So my questions are these:
1. Would I be better off with a recommendation from the grad student I have worked with, or my employer?
2. If the application requires 3 letters of recommendation, what do they do if you have more than 4? Will they consider all of them, just the first 3?

Ok, that's it for now. I am sure there will be more.
 
I am in the same exact situation. I have two letters of recommendation from professors, and one from a grad student who taught one of my classes, and who was basically my direct supervisor for the last two years of college. I think his recommendation is important, and I am sticking with these three people. Hopefully it isn't a problem! I would like to know the answer to this question as well.
 
you could send four letters and let the individual schools decide what to do with the extra letters....as long as you have two research related letters you should be fine....
 
There probably are a lot of different opinions on this. My thought is, if they ask for three letters of recommendation, send three letters of recommendation. Not trying to be overly detail oriented, but by sending 3 letters you are demonstrating you can follow directions.
 
I was always told not to have them from graduate students, since professors/research advisors are more likely to be taken more seriously. Because of this I ended up getting 2 solid letters (each letter actually had 2 authors), and then asked a two professors I didn't know too well for a letter. They all gave me a copy of letter beforehand, and they were all great letters.

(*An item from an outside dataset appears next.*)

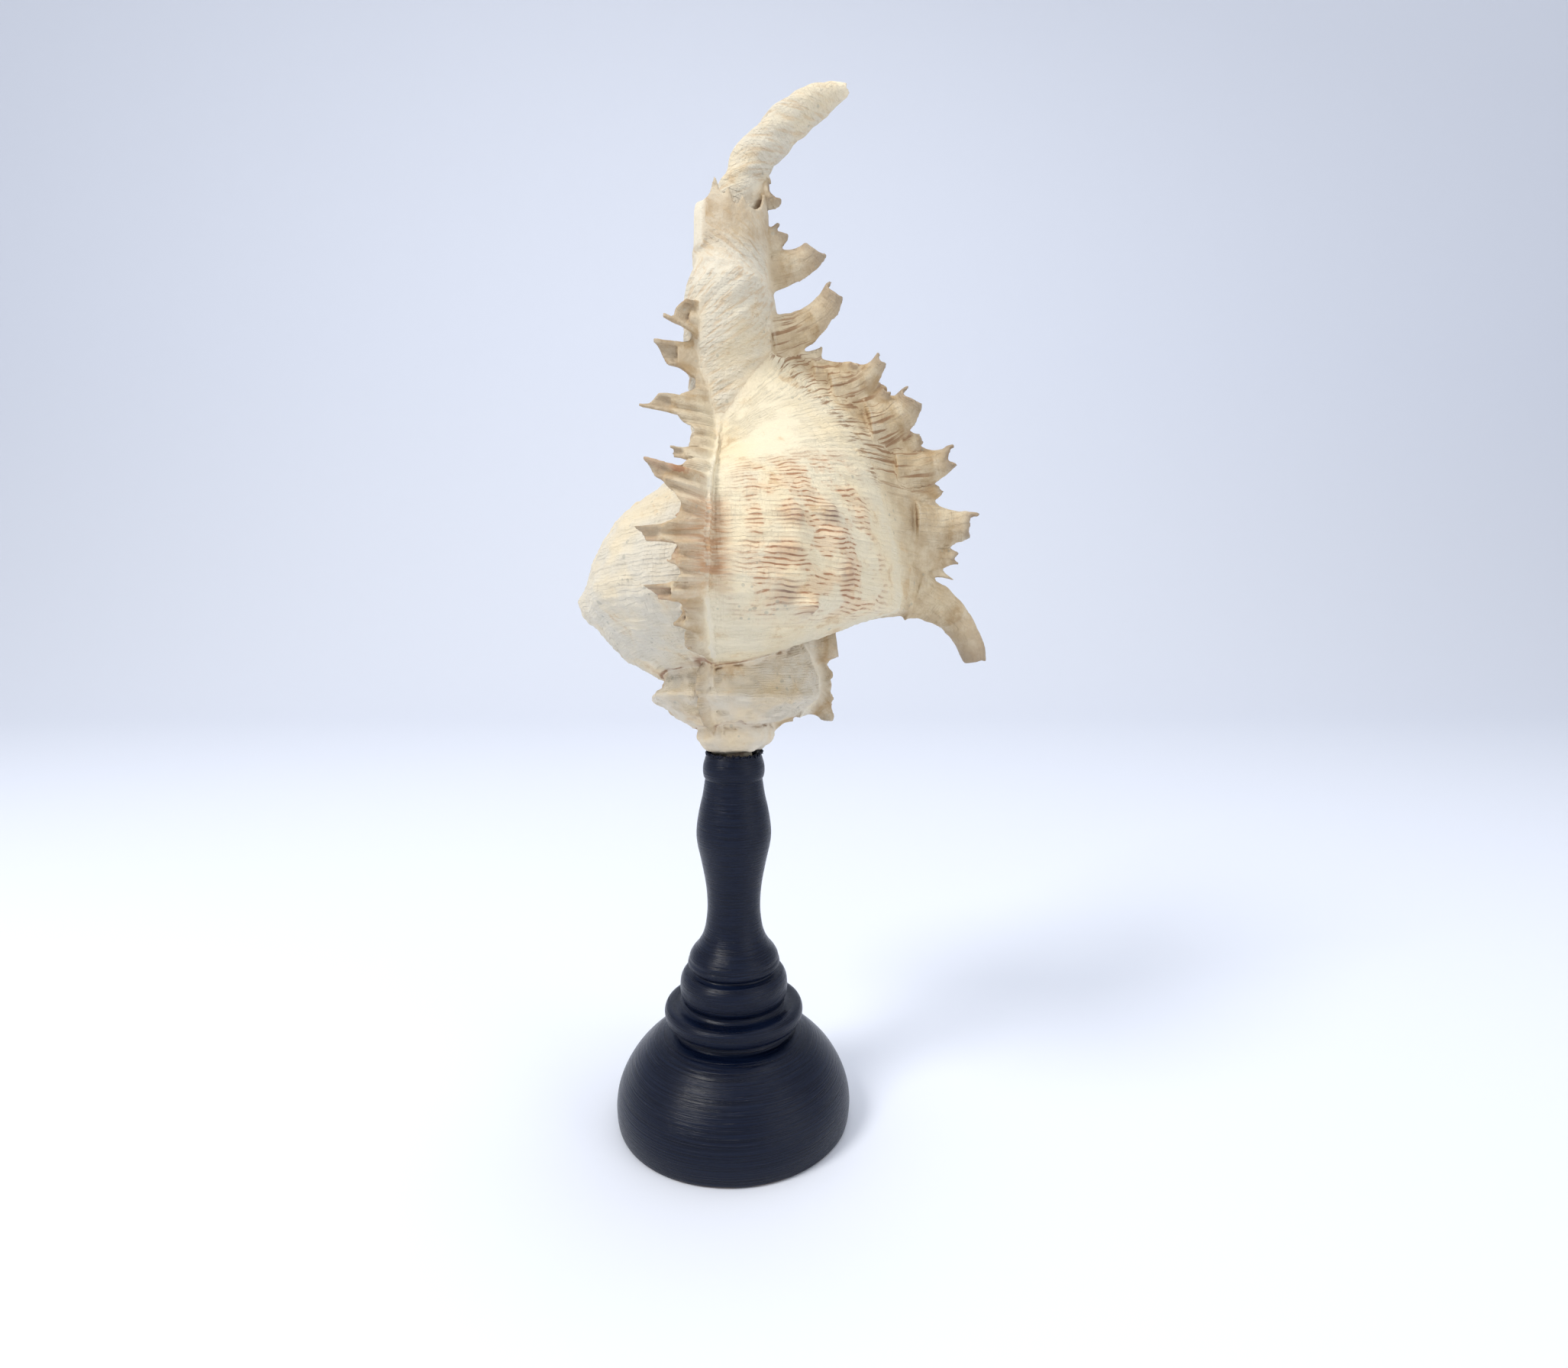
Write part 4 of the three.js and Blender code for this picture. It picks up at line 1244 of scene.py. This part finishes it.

Schools that didn't have a limit I sent all 4. Those that asked for 3 letters I sent in all 4, and in my cover letter explained that I did so, and that if they only wanted 3 to throw away the one from so-and-so (what I judged to be the weakest letter).

On that note....what lazure said is true...at least 2 should be from research related person. I think schools would probably look more seriously at a graduate student than an employer. I would send all 4 and use the cover letter thing. I actually called some schools and asked if I could send more than 3 and they all said yes, but I still used the cover letter.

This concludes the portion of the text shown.